EXERCISE BRIEF >>
Pull out of the data below the stretch of lines bounded by the one containing "0.75, 0.75), 0.55)" and the one containing "low, high = Vector((1e9,)", both bounds included, unchanged.

GIVEN INFORMATION >>
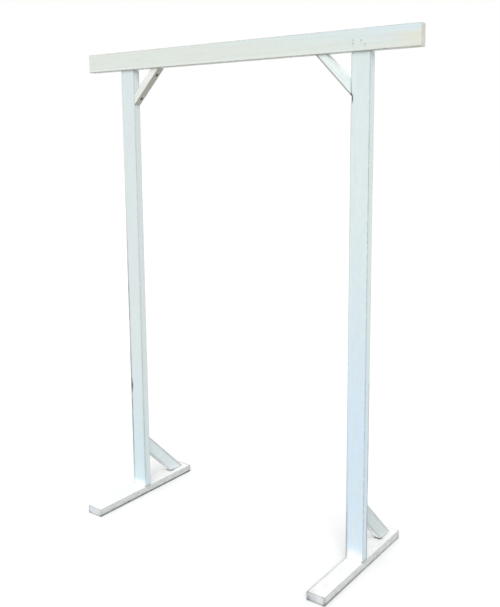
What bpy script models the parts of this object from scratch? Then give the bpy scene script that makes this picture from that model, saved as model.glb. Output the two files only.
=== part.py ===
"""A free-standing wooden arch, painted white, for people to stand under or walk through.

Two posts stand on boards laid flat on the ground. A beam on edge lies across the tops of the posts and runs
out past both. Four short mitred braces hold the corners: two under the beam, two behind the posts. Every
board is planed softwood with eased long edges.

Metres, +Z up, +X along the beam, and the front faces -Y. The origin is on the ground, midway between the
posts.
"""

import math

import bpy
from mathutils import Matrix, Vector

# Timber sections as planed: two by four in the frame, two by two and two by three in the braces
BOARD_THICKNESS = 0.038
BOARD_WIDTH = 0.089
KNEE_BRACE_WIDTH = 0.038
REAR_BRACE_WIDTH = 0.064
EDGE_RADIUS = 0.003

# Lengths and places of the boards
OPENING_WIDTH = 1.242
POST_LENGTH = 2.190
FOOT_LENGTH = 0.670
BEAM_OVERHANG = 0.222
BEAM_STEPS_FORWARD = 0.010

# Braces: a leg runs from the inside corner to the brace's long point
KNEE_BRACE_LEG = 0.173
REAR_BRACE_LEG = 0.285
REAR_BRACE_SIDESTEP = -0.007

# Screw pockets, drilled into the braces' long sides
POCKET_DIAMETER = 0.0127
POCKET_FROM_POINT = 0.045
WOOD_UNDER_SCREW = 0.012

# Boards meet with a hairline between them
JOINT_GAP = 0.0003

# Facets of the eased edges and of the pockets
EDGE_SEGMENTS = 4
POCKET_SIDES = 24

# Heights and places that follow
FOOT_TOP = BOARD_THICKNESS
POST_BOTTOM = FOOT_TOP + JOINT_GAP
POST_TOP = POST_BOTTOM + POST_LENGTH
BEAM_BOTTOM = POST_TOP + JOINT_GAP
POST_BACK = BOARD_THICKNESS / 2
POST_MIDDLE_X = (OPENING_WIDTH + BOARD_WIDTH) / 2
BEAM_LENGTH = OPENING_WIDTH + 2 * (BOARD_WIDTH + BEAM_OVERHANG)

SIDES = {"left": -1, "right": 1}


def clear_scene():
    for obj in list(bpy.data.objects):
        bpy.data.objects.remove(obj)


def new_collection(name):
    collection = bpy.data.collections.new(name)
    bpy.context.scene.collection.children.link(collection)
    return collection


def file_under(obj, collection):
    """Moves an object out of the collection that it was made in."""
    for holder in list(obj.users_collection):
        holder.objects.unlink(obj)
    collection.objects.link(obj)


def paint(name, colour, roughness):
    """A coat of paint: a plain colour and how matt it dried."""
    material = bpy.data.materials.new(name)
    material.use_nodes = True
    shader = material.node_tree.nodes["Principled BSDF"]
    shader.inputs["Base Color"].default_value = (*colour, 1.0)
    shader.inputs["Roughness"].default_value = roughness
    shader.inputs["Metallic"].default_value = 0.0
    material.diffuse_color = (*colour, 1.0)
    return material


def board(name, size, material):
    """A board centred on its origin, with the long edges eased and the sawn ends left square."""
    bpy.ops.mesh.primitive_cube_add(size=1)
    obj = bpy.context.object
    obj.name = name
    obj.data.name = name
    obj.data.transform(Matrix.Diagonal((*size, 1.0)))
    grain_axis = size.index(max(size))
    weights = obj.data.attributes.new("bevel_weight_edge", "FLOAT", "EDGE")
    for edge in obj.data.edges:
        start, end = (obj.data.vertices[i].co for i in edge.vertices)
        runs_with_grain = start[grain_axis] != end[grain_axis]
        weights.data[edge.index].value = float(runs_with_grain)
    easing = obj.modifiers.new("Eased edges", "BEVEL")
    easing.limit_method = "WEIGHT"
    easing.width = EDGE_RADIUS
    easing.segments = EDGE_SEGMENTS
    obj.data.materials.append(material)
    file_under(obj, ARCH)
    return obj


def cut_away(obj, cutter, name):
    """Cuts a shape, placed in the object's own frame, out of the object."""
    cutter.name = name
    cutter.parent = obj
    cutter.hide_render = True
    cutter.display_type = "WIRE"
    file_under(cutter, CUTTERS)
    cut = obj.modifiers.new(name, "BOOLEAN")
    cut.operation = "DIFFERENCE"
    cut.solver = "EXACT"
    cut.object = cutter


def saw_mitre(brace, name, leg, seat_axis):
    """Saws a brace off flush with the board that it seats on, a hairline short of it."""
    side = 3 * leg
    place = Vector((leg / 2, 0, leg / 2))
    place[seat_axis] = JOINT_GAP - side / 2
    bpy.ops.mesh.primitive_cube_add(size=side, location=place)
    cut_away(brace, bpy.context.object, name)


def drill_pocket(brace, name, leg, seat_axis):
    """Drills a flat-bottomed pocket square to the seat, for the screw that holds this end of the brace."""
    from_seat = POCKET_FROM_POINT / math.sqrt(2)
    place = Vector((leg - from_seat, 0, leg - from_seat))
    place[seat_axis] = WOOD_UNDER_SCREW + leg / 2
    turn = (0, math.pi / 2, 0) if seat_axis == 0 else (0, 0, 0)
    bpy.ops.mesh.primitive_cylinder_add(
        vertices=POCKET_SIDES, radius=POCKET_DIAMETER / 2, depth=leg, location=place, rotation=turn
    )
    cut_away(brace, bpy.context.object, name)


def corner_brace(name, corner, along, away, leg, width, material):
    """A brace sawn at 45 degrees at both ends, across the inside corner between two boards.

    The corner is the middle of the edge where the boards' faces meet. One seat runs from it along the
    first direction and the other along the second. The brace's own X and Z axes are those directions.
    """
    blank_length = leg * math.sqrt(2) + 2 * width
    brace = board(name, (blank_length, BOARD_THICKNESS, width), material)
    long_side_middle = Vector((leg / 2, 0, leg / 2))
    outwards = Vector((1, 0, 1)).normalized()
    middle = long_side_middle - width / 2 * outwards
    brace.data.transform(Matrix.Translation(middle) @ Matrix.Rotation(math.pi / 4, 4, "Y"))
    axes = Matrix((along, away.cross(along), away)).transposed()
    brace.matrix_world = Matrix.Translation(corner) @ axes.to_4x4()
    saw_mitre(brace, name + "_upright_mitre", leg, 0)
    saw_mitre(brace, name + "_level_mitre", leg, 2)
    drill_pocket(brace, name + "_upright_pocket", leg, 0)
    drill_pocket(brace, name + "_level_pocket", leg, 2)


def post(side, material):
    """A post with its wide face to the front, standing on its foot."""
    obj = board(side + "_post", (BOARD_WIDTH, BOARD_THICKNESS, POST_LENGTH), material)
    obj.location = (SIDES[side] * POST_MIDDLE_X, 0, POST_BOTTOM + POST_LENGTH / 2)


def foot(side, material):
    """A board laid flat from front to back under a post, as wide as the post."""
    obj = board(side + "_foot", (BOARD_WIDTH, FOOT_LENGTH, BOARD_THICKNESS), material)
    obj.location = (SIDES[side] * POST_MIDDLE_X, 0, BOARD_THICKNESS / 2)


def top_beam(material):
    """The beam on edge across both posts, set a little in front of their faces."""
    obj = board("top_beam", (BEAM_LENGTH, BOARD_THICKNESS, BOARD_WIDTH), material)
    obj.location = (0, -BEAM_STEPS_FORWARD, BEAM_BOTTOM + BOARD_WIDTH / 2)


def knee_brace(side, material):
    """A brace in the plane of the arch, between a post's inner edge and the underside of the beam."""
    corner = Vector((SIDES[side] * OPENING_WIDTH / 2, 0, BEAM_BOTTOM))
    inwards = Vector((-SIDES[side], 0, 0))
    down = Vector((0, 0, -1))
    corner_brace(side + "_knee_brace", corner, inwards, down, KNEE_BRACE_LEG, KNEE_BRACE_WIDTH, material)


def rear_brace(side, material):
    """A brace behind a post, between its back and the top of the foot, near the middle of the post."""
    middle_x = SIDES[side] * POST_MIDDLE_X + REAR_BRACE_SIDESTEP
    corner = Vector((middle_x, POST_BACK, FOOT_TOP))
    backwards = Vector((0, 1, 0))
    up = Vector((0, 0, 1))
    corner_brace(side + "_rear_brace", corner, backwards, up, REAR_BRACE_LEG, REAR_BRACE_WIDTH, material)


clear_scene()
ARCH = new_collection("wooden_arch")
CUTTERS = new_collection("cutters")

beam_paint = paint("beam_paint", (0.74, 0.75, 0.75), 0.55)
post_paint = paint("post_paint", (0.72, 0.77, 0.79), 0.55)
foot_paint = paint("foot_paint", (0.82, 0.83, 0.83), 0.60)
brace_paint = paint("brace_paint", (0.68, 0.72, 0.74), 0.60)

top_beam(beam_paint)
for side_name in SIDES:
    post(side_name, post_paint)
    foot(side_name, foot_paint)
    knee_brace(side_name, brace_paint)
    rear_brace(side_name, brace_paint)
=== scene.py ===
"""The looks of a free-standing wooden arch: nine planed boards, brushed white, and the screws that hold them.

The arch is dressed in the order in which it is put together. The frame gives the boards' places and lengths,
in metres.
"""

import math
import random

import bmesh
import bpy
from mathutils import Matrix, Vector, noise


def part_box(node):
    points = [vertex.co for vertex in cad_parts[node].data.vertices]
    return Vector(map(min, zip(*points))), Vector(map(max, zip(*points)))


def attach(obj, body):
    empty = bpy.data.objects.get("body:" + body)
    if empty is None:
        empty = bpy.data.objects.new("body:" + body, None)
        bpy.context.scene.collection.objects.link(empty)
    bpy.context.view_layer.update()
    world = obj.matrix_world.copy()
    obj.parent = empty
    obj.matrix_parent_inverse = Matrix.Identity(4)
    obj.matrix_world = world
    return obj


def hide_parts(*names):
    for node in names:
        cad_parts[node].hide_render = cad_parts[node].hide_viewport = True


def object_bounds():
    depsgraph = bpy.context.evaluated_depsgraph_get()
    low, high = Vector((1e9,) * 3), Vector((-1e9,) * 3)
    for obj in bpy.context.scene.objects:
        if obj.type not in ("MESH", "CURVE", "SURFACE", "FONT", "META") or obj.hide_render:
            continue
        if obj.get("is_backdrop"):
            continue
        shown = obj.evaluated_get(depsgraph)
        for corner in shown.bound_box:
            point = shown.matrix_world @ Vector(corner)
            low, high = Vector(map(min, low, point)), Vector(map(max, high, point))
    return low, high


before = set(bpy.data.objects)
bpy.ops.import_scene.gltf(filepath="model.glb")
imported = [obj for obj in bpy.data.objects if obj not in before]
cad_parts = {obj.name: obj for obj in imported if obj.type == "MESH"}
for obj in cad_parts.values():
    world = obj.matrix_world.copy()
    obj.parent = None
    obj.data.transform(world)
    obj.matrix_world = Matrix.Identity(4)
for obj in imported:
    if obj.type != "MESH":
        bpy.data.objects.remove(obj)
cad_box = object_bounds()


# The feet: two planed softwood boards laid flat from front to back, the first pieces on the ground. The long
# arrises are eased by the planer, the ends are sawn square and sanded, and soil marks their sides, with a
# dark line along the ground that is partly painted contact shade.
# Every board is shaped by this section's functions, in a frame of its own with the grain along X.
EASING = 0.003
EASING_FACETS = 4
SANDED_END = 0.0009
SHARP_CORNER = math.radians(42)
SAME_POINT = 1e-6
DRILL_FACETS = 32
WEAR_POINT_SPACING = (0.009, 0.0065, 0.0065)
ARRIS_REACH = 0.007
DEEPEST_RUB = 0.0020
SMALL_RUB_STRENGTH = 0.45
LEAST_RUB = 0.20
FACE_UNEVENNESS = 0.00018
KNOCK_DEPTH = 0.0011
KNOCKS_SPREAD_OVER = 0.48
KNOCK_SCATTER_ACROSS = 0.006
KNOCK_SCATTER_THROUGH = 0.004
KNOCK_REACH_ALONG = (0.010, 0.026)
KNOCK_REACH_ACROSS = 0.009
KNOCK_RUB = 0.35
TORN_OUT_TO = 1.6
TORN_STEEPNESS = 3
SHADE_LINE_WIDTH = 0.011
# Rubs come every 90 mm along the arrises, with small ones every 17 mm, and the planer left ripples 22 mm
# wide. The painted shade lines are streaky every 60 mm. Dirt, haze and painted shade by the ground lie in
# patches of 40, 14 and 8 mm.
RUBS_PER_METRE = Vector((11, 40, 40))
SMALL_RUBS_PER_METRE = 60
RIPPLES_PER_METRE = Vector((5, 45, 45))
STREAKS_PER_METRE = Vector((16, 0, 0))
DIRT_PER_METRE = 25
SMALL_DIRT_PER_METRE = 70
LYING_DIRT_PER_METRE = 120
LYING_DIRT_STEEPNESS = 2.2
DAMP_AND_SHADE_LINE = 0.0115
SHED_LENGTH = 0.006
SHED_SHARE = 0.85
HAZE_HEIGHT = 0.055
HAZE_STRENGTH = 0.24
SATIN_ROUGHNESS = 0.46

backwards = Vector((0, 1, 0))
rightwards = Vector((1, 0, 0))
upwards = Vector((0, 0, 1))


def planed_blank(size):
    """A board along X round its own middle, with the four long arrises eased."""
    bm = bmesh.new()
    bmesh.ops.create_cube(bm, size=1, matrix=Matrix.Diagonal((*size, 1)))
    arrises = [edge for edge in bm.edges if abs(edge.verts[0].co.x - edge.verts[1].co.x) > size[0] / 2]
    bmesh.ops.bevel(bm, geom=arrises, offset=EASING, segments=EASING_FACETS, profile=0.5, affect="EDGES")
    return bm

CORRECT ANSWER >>
beam_paint = paint("beam_paint", (0.74, 0.75, 0.75), 0.55)
post_paint = paint("post_paint", (0.72, 0.77, 0.79), 0.55)
foot_paint = paint("foot_paint", (0.82, 0.83, 0.83), 0.60)
brace_paint = paint("brace_paint", (0.68, 0.72, 0.74), 0.60)

top_beam(beam_paint)
for side_name in SIDES:
    post(side_name, post_paint)
    foot(side_name, foot_paint)
    knee_brace(side_name, brace_paint)
    rear_brace(side_name, brace_paint)
=== scene.py ===
"""The looks of a free-standing wooden arch: nine planed boards, brushed white, and the screws that hold them.

The arch is dressed in the order in which it is put together. The frame gives the boards' places and lengths,
in metres.
"""

import math
import random

import bmesh
import bpy
from mathutils import Matrix, Vector, noise


def part_box(node):
    points = [vertex.co for vertex in cad_parts[node].data.vertices]
    return Vector(map(min, zip(*points))), Vector(map(max, zip(*points)))


def attach(obj, body):
    empty = bpy.data.objects.get("body:" + body)
    if empty is None:
        empty = bpy.data.objects.new("body:" + body, None)
        bpy.context.scene.collection.objects.link(empty)
    bpy.context.view_layer.update()
    world = obj.matrix_world.copy()
    obj.parent = empty
    obj.matrix_parent_inverse = Matrix.Identity(4)
    obj.matrix_world = world
    return obj


def hide_parts(*names):
    for node in names:
        cad_parts[node].hide_render = cad_parts[node].hide_viewport = True


def object_bounds():
    depsgraph = bpy.context.evaluated_depsgraph_get()
    low, high = Vector((1e9,) * 3), Vector((-1e9,) * 3)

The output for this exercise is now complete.